Problem details
Output exactly the lines that run from the line containing "const outline = seatOutline();" through the line containing "points = [vertex.co", with both ends included.
* start Extracted records *
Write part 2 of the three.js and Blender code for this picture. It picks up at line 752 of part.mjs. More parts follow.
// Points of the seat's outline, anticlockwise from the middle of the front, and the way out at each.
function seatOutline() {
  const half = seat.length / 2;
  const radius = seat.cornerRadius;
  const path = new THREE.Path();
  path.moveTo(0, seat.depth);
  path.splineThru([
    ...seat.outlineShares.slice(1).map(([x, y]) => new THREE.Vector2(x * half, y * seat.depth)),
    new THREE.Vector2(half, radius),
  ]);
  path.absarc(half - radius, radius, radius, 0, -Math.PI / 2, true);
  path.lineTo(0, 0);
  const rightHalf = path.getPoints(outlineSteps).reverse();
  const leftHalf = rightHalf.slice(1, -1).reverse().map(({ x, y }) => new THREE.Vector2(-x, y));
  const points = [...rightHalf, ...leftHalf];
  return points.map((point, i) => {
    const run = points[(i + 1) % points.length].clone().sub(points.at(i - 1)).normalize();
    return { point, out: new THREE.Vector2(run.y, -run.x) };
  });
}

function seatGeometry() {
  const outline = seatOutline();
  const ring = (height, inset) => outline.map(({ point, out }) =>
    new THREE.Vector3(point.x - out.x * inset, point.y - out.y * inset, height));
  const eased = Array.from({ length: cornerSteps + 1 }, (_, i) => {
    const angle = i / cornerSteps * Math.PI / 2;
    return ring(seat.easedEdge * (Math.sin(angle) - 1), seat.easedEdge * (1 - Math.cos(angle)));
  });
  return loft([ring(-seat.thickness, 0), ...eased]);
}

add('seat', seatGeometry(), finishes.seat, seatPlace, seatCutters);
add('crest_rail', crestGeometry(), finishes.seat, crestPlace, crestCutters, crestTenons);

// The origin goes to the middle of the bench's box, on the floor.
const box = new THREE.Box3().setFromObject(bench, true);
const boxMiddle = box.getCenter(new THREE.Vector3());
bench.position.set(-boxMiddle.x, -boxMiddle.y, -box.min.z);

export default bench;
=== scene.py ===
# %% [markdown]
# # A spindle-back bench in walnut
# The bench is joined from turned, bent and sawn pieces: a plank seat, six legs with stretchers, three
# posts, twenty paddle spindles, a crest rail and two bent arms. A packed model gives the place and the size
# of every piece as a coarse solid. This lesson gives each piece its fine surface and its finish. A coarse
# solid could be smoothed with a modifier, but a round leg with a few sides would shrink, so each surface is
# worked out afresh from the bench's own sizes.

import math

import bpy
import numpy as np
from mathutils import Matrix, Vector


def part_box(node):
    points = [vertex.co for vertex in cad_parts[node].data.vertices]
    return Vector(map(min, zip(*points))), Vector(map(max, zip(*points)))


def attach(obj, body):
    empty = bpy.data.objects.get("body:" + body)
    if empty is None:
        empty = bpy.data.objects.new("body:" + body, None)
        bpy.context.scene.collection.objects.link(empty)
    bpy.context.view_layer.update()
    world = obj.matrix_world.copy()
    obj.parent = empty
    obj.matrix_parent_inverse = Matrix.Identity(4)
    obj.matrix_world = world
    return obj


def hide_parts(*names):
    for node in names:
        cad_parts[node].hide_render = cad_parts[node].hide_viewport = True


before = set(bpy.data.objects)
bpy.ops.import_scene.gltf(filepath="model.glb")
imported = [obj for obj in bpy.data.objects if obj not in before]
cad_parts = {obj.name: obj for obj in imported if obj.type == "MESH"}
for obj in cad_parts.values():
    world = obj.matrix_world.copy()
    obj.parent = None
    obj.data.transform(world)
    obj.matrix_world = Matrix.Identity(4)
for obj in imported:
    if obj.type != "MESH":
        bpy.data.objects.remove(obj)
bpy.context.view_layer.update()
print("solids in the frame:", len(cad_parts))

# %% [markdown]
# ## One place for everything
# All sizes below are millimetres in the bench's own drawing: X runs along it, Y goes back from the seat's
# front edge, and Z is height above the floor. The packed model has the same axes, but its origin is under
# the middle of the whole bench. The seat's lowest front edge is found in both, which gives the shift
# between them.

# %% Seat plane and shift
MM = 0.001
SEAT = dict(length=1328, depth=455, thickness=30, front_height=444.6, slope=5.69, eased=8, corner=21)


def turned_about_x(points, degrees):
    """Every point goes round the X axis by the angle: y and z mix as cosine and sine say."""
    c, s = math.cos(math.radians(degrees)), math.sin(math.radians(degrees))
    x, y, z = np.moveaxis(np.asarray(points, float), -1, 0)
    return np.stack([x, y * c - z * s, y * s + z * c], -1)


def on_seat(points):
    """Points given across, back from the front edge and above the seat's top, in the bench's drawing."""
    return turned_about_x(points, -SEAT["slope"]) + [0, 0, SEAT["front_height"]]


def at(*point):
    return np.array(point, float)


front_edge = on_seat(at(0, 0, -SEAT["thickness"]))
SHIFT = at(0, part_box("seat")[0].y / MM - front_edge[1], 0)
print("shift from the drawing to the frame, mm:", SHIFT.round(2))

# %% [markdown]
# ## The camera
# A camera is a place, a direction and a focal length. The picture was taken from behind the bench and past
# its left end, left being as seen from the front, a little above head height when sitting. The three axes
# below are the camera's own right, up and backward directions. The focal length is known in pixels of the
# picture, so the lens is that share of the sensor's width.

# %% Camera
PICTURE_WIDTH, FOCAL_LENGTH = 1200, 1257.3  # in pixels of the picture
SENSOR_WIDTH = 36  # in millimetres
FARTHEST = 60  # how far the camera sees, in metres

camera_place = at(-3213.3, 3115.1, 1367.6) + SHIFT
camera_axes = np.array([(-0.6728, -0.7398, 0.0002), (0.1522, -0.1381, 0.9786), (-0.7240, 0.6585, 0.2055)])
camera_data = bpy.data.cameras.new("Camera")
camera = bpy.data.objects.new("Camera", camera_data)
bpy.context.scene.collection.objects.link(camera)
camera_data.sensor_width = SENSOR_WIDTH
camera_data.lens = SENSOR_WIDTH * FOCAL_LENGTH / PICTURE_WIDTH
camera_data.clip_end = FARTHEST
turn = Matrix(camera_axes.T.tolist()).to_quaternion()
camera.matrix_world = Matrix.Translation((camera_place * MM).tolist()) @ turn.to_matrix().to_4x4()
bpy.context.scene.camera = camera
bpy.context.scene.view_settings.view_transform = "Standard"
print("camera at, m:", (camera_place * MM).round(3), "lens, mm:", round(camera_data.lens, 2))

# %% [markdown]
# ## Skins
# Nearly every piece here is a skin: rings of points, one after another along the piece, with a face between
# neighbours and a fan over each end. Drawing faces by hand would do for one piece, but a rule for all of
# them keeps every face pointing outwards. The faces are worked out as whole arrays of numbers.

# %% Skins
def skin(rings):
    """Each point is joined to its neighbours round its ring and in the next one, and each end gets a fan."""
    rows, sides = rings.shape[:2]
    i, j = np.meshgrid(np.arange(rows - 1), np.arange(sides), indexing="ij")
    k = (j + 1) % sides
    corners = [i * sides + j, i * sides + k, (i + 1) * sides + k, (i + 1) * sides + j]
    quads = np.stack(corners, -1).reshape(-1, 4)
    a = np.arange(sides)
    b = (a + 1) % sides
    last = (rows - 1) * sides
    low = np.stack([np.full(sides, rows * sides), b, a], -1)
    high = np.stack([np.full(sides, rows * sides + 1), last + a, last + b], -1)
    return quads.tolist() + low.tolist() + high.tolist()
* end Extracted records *
* start Extracted records *
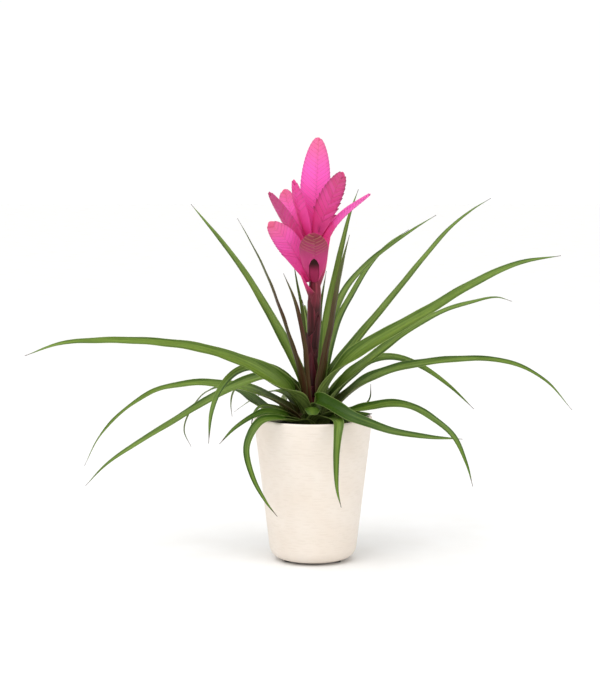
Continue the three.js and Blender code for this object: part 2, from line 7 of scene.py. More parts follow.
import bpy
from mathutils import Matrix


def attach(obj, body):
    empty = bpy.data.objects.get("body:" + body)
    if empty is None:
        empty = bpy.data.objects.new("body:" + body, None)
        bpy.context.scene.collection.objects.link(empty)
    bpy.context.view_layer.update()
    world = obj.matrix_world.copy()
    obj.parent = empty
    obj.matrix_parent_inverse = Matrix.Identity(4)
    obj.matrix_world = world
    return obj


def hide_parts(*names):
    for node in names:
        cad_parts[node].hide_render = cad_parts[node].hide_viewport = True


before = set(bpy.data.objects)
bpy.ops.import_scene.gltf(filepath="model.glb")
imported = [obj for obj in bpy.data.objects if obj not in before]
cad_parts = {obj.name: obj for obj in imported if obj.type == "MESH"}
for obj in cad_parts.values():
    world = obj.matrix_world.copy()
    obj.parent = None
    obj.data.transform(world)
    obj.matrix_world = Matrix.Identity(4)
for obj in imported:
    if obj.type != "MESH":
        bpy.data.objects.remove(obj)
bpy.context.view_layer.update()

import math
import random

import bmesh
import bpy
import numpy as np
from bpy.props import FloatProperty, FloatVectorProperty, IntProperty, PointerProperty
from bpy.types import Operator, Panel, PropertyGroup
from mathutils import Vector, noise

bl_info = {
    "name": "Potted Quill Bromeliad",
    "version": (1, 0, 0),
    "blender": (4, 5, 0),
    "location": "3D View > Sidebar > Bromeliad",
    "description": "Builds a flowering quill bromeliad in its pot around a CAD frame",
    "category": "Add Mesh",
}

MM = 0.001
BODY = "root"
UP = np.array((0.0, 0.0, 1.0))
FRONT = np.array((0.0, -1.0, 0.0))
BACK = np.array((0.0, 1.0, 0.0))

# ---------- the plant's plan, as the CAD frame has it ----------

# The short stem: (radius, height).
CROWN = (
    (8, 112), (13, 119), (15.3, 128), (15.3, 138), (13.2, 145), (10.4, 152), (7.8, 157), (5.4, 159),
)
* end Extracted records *
Final answer
  const outline = seatOutline();
  const ring = (height, inset) => outline.map(({ point, out }) =>
    new THREE.Vector3(point.x - out.x * inset, point.y - out.y * inset, height));
  const eased = Array.from({ length: cornerSteps + 1 }, (_, i) => {
    const angle = i / cornerSteps * Math.PI / 2;
    return ring(seat.easedEdge * (Math.sin(angle) - 1), seat.easedEdge * (1 - Math.cos(angle)));
  });
  return loft([ring(-seat.thickness, 0), ...eased]);
}

add('seat', seatGeometry(), finishes.seat, seatPlace, seatCutters);
add('crest_rail', crestGeometry(), finishes.seat, crestPlace, crestCutters, crestTenons);

// The origin goes to the middle of the bench's box, on the floor.
const box = new THREE.Box3().setFromObject(bench, true);
const boxMiddle = box.getCenter(new THREE.Vector3());
bench.position.set(-boxMiddle.x, -boxMiddle.y, -box.min.z);

export default bench;
=== scene.py ===
# %% [markdown]
# # A spindle-back bench in walnut
# The bench is joined from turned, bent and sawn pieces: a plank seat, six legs with stretchers, three
# posts, twenty paddle spindles, a crest rail and two bent arms. A packed model gives the place and the size
# of every piece as a coarse solid. This lesson gives each piece its fine surface and its finish. A coarse
# solid could be smoothed with a modifier, but a round leg with a few sides would shrink, so each surface is
# worked out afresh from the bench's own sizes.

import math

import bpy
import numpy as np
from mathutils import Matrix, Vector


def part_box(node):
    points = [vertex.co for vertex in cad_parts[node].data.vertices]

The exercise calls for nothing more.